- **Request**:
Restate each of the lines given below, word for word.

>> BEGIN

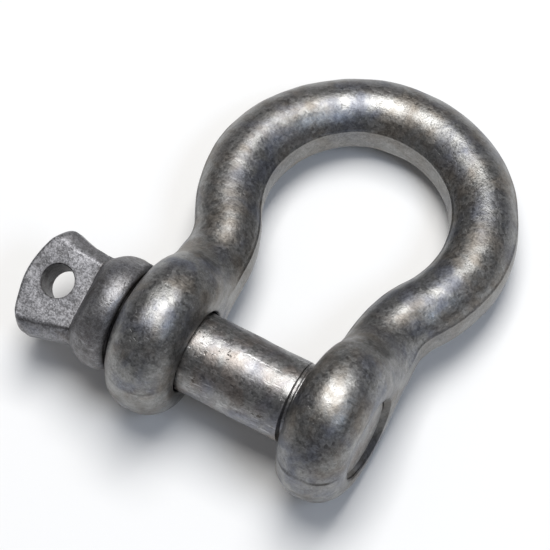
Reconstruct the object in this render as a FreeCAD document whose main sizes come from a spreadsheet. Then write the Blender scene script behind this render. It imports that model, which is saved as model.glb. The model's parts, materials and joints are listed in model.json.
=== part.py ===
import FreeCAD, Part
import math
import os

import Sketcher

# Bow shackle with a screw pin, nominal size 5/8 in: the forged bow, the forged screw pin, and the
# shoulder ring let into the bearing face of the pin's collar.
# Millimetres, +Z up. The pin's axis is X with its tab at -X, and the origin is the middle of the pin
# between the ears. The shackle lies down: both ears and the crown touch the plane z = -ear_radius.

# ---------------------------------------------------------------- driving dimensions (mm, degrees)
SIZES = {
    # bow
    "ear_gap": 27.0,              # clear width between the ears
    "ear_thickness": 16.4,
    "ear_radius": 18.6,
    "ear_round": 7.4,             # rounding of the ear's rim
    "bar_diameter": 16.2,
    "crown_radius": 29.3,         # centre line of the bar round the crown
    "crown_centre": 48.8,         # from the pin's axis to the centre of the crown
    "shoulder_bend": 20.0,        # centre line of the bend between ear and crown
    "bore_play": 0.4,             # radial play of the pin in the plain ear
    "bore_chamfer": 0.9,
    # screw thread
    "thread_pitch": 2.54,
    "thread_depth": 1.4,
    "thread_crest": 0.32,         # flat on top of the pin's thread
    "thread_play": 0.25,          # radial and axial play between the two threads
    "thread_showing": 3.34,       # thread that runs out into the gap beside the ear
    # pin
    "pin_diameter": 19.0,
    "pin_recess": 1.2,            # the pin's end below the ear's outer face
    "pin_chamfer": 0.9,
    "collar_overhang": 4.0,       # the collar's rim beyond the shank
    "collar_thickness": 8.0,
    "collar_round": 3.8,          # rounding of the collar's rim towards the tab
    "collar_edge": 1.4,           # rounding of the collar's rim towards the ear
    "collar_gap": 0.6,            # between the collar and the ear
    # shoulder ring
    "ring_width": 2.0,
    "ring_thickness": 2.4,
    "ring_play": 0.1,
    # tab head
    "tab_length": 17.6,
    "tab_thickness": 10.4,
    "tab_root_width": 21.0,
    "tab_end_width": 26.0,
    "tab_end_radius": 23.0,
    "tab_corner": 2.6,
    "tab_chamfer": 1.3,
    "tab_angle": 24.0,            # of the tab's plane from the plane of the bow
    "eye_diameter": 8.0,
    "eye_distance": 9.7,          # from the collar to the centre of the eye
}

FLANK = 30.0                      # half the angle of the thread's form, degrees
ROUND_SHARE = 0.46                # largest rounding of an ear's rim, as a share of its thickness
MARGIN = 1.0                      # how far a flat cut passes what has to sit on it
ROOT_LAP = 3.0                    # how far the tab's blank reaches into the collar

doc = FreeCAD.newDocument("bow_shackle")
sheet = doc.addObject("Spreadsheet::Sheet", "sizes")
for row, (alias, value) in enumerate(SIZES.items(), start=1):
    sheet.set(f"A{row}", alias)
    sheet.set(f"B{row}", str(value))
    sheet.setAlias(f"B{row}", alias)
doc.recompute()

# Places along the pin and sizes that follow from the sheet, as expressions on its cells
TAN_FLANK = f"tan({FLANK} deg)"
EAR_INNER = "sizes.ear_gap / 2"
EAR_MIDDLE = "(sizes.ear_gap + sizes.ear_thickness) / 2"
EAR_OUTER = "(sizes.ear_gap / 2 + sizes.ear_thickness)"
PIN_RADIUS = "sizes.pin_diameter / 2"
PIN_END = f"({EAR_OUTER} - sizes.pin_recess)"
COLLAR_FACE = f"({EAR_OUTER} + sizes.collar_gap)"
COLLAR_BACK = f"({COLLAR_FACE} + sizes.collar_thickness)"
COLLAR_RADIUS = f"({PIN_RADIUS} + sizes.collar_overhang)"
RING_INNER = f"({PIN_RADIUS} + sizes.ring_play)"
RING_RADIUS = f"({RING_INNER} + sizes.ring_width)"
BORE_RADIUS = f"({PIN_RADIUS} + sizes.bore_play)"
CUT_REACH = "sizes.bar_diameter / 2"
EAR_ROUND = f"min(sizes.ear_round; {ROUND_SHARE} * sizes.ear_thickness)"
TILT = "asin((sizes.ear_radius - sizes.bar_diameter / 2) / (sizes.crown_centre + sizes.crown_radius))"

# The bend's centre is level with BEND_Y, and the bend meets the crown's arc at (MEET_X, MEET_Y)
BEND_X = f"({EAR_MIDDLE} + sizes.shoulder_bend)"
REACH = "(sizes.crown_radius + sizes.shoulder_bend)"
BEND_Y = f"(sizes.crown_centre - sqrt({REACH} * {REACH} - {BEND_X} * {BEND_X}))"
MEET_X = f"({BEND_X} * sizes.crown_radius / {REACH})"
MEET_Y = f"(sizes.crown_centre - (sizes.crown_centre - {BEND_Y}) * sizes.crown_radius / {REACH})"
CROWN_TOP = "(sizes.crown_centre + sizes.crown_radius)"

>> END

- **Correct answer**:
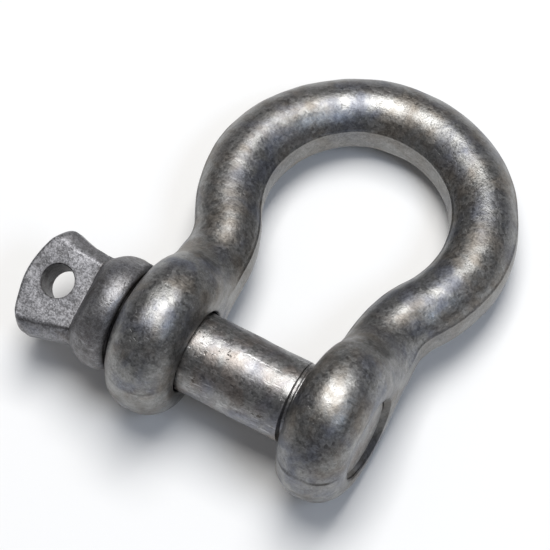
Reconstruct the object in this render as a FreeCAD document whose main sizes come from a spreadsheet. Then write the Blender scene script behind this render. It imports that model, which is saved as model.glb. The model's parts, materials and joints are listed in model.json.
=== part.py ===
import FreeCAD, Part
import math
import os

import Sketcher

# Bow shackle with a screw pin, nominal size 5/8 in: the forged bow, the forged screw pin, and the
# shoulder ring let into the bearing face of the pin's collar.
# Millimetres, +Z up. The pin's axis is X with its tab at -X, and the origin is the middle of the pin
# between the ears. The shackle lies down: both ears and the crown touch the plane z = -ear_radius.

# ---------------------------------------------------------------- driving dimensions (mm, degrees)
SIZES = {
    # bow
    "ear_gap": 27.0,              # clear width between the ears
    "ear_thickness": 16.4,
    "ear_radius": 18.6,
    "ear_round": 7.4,             # rounding of the ear's rim
    "bar_diameter": 16.2,
    "crown_radius": 29.3,         # centre line of the bar round the crown
    "crown_centre": 48.8,         # from the pin's axis to the centre of the crown
    "shoulder_bend": 20.0,        # centre line of the bend between ear and crown
    "bore_play": 0.4,             # radial play of the pin in the plain ear
    "bore_chamfer": 0.9,
    # screw thread
    "thread_pitch": 2.54,
    "thread_depth": 1.4,
    "thread_crest": 0.32,         # flat on top of the pin's thread
    "thread_play": 0.25,          # radial and axial play between the two threads
    "thread_showing": 3.34,       # thread that runs out into the gap beside the ear
    # pin
    "pin_diameter": 19.0,
    "pin_recess": 1.2,            # the pin's end below the ear's outer face
    "pin_chamfer": 0.9,
    "collar_overhang": 4.0,       # the collar's rim beyond the shank
    "collar_thickness": 8.0,
    "collar_round": 3.8,          # rounding of the collar's rim towards the tab
    "collar_edge": 1.4,           # rounding of the collar's rim towards the ear
    "collar_gap": 0.6,            # between the collar and the ear
    # shoulder ring
    "ring_width": 2.0,
    "ring_thickness": 2.4,
    "ring_play": 0.1,
    # tab head
    "tab_length": 17.6,
    "tab_thickness": 10.4,
    "tab_root_width": 21.0,
    "tab_end_width": 26.0,
    "tab_end_radius": 23.0,
    "tab_corner": 2.6,
    "tab_chamfer": 1.3,
    "tab_angle": 24.0,            # of the tab's plane from the plane of the bow
    "eye_diameter": 8.0,
    "eye_distance": 9.7,          # from the collar to the centre of the eye
}

FLANK = 30.0                      # half the angle of the thread's form, degrees
ROUND_SHARE = 0.46                # largest rounding of an ear's rim, as a share of its thickness
MARGIN = 1.0                      # how far a flat cut passes what has to sit on it
ROOT_LAP = 3.0                    # how far the tab's blank reaches into the collar

doc = FreeCAD.newDocument("bow_shackle")
sheet = doc.addObject("Spreadsheet::Sheet", "sizes")
for row, (alias, value) in enumerate(SIZES.items(), start=1):
    sheet.set(f"A{row}", alias)
    sheet.set(f"B{row}", str(value))
    sheet.setAlias(f"B{row}", alias)
doc.recompute()

# Places along the pin and sizes that follow from the sheet, as expressions on its cells
TAN_FLANK = f"tan({FLANK} deg)"
EAR_INNER = "sizes.ear_gap / 2"
EAR_MIDDLE = "(sizes.ear_gap + sizes.ear_thickness) / 2"
EAR_OUTER = "(sizes.ear_gap / 2 + sizes.ear_thickness)"
PIN_RADIUS = "sizes.pin_diameter / 2"
PIN_END = f"({EAR_OUTER} - sizes.pin_recess)"
COLLAR_FACE = f"({EAR_OUTER} + sizes.collar_gap)"
COLLAR_BACK = f"({COLLAR_FACE} + sizes.collar_thickness)"
COLLAR_RADIUS = f"({PIN_RADIUS} + sizes.collar_overhang)"
RING_INNER = f"({PIN_RADIUS} + sizes.ring_play)"
RING_RADIUS = f"({RING_INNER} + sizes.ring_width)"
BORE_RADIUS = f"({PIN_RADIUS} + sizes.bore_play)"
CUT_REACH = "sizes.bar_diameter / 2"
EAR_ROUND = f"min(sizes.ear_round; {ROUND_SHARE} * sizes.ear_thickness)"
TILT = "asin((sizes.ear_radius - sizes.bar_diameter / 2) / (sizes.crown_centre + sizes.crown_radius))"

# The bend's centre is level with BEND_Y, and the bend meets the crown's arc at (MEET_X, MEET_Y)
BEND_X = f"({EAR_MIDDLE} + sizes.shoulder_bend)"
REACH = "(sizes.crown_radius + sizes.shoulder_bend)"
BEND_Y = f"(sizes.crown_centre - sqrt({REACH} * {REACH} - {BEND_X} * {BEND_X}))"
MEET_X = f"({BEND_X} * sizes.crown_radius / {REACH})"
MEET_Y = f"(sizes.crown_centre - (sizes.crown_centre - {BEND_Y}) * sizes.crown_radius / {REACH})"
CROWN_TOP = "(sizes.crown_centre + sizes.crown_radius)"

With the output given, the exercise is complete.